Your instructions - Extract every line below, verbatim.

Data block -
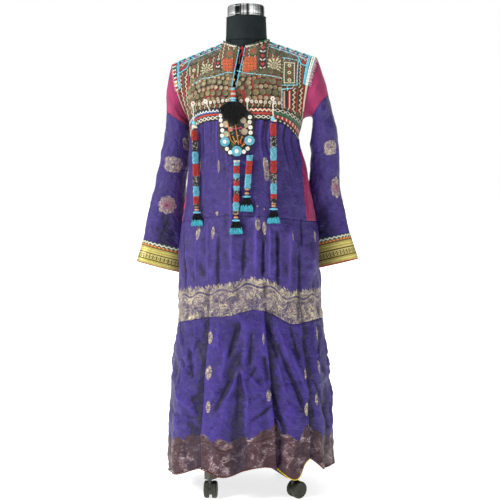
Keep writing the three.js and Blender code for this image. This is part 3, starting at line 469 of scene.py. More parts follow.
def pair(operation):
    """A method that works on a socket and one more value."""
    return lambda self, other: self.math(operation, self, other)


def swapped(operation):
    """The same with the other value first."""
    return lambda self, other: self.math(operation, other, self)


def single(operation):
    """A method that works on a socket alone."""
    return lambda self: self.math(operation, self)


class Wire:
    """An output socket of a material, or an expression on it."""

    def __init__(self, finish, socket):
        self.finish = finish
        self.socket = socket

    def math(self, operation, *values, clamp=False):
        settings = {"operation": operation, "use_clamp": clamp}
        return self.finish.node("ShaderNodeMath", settings, dict(enumerate(values)))

    __add__, __radd__ = pair("ADD"), swapped("ADD")
    __sub__, __rsub__ = pair("SUBTRACT"), swapped("SUBTRACT")
    __mul__, __rmul__ = pair("MULTIPLY"), swapped("MULTIPLY")
    __truediv__, __rtruediv__ = pair("DIVIDE"), swapped("DIVIDE")
    __pow__, __gt__, __lt__ = pair("POWER"), pair("GREATER_THAN"), pair("LESS_THAN")
    # The angle of a point whose height is this and whose width is the other; a zigzag; the greater of two
    around, ping, most = pair("ARCTAN2"), pair("PINGPONG"), pair("MAXIMUM")
    __abs__, fract, sine = single("ABSOLUTE"), single("FRACT"), single("SINE")

    def wave(self):
        """A sine between 0 and 1."""
        return self.sine() * 0.5 + 0.5

    def held(self):
        """The value kept between 0 and 1."""
        return self.math("ADD", self, 0.0, clamp=True)

    def ramp(self, low, high):
        """0 at low and 1 at high, smooth between them."""
        settings = {"interpolation_type": "SMOOTHSTEP"}
        return self.finish.node("ShaderNodeMapRange", settings, {"Value": self, "From Min": low, "From Max": high})

    def within(self, low, high, soft=0.01):
        """1 between two values, with soft edges."""
        return self.ramp(low - soft, low + soft) * (1.0 - self.ramp(high - soft, high + soft))

    def near(self, low, high):
        """1 where the value is within low of 0, and 0 beyond high."""
        return 1.0 - abs(self).ramp(low, high)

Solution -
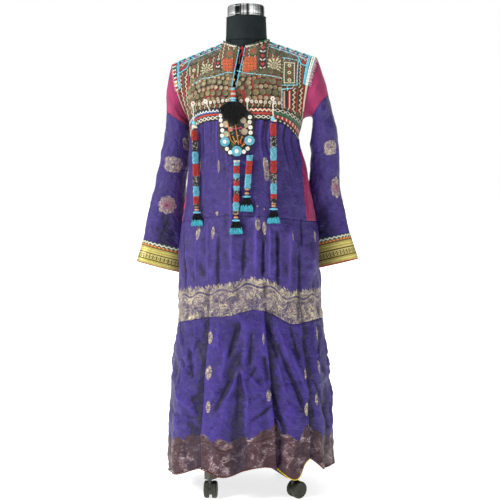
Keep writing the three.js and Blender code for this image. This is part 3, starting at line 469 of scene.py. More parts follow.
def pair(operation):
    """A method that works on a socket and one more value."""
    return lambda self, other: self.math(operation, self, other)


def swapped(operation):
    """The same with the other value first."""
    return lambda self, other: self.math(operation, other, self)


def single(operation):
    """A method that works on a socket alone."""
    return lambda self: self.math(operation, self)


class Wire:
    """An output socket of a material, or an expression on it."""

    def __init__(self, finish, socket):
        self.finish = finish
        self.socket = socket

    def math(self, operation, *values, clamp=False):
        settings = {"operation": operation, "use_clamp": clamp}
        return self.finish.node("ShaderNodeMath", settings, dict(enumerate(values)))

    __add__, __radd__ = pair("ADD"), swapped("ADD")
    __sub__, __rsub__ = pair("SUBTRACT"), swapped("SUBTRACT")
    __mul__, __rmul__ = pair("MULTIPLY"), swapped("MULTIPLY")
    __truediv__, __rtruediv__ = pair("DIVIDE"), swapped("DIVIDE")
    __pow__, __gt__, __lt__ = pair("POWER"), pair("GREATER_THAN"), pair("LESS_THAN")
    # The angle of a point whose height is this and whose width is the other; a zigzag; the greater of two
    around, ping, most = pair("ARCTAN2"), pair("PINGPONG"), pair("MAXIMUM")
    __abs__, fract, sine = single("ABSOLUTE"), single("FRACT"), single("SINE")

    def wave(self):
        """A sine between 0 and 1."""
        return self.sine() * 0.5 + 0.5

    def held(self):
        """The value kept between 0 and 1."""
        return self.math("ADD", self, 0.0, clamp=True)

    def ramp(self, low, high):
        """0 at low and 1 at high, smooth between them."""
        settings = {"interpolation_type": "SMOOTHSTEP"}
        return self.finish.node("ShaderNodeMapRange", settings, {"Value": self, "From Min": low, "From Max": high})

    def within(self, low, high, soft=0.01):
        """1 between two values, with soft edges."""
        return self.ramp(low - soft, low + soft) * (1.0 - self.ramp(high - soft, high + soft))

    def near(self, low, high):
        """1 where the value is within low of 0, and 0 beyond high."""
        return 1.0 - abs(self).ramp(low, high)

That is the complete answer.